# trek madone 5 series 08/09/10 top tube front brake stop



## disney (Mar 13, 2008)

Does anybody know what fixes their top tube front brake stop to the frame.Mine has a rivet, but the handbook suggests it should be a screw for removal. With a rivet the brake stop is not removable.The rear top tube brake stop does have a screw. 

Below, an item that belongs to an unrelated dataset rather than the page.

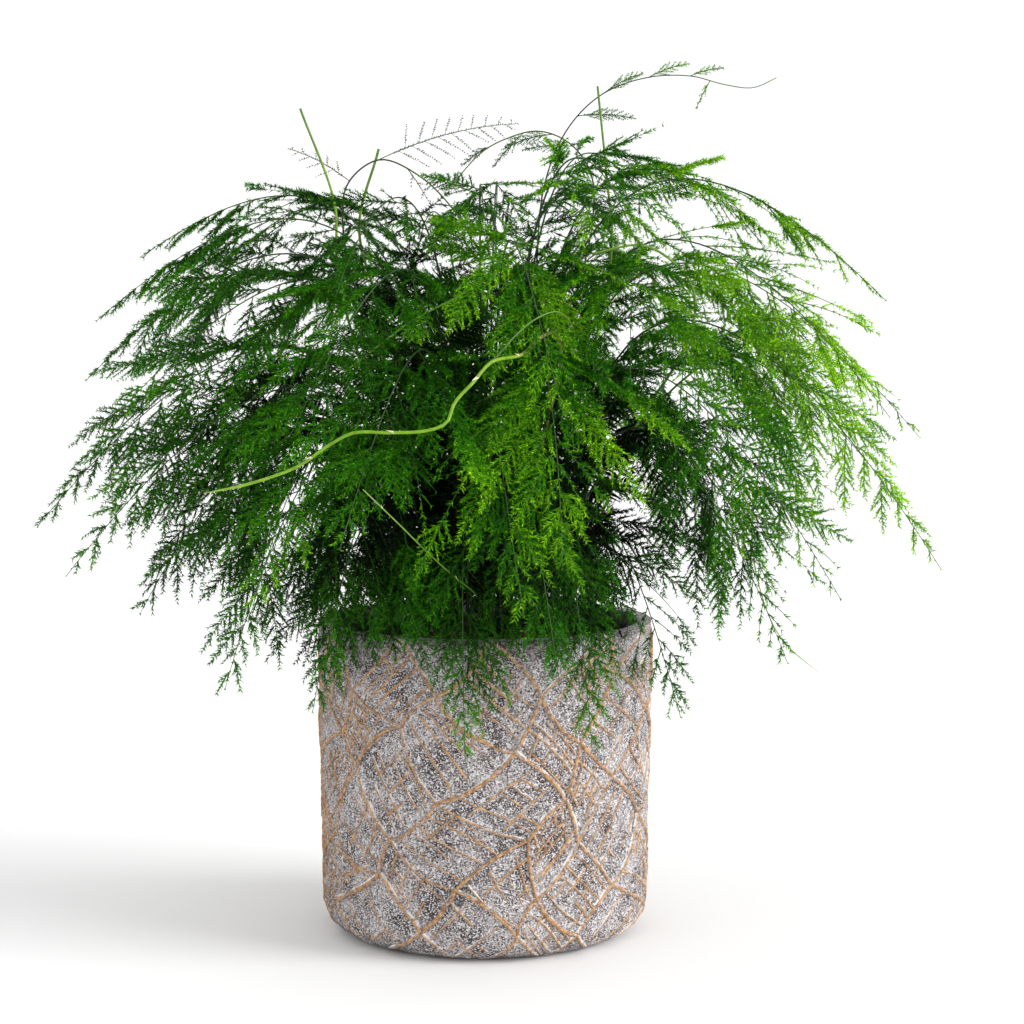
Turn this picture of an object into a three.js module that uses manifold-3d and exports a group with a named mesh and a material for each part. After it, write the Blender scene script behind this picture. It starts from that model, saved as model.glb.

Could You Madone owners kindly have a look on the front top tube where the front brake cable goes into the frame and let me know what fixes the plastic stop to the frame. Many thanks


----------



## okiefo (Jan 10, 2009)

Fronts are riveted. Rears are screwed in.


----------



## disney (Mar 13, 2008)

Thanks for the reply. I was hoping the rivet was a mistake


----------



## okiefo (Jan 10, 2009)

Just curious: Why do you need to remove the front cable stop?


----------



## disney (Mar 13, 2008)

Wanted to replace the outer cable which has become worn. Same as all the other outer cable sleeves Trying to pull it off the cable stop is straining the rivet and I do not want to damage the carbon. A screw would have been the sensible option and then I could easily grip the outer with a pair of grips. It does say in the Trek manual that both cable stops have screws, but it seems not in practice.


----------



## okiefo (Jan 10, 2009)

Wow...that thing must really be stuck! If you can grab the housing safely with some vice grips or such, you should be able to gently pull and twist it out while holding the stop with you thumb. If its really stuck try dripping a bit of lube in there too.


----------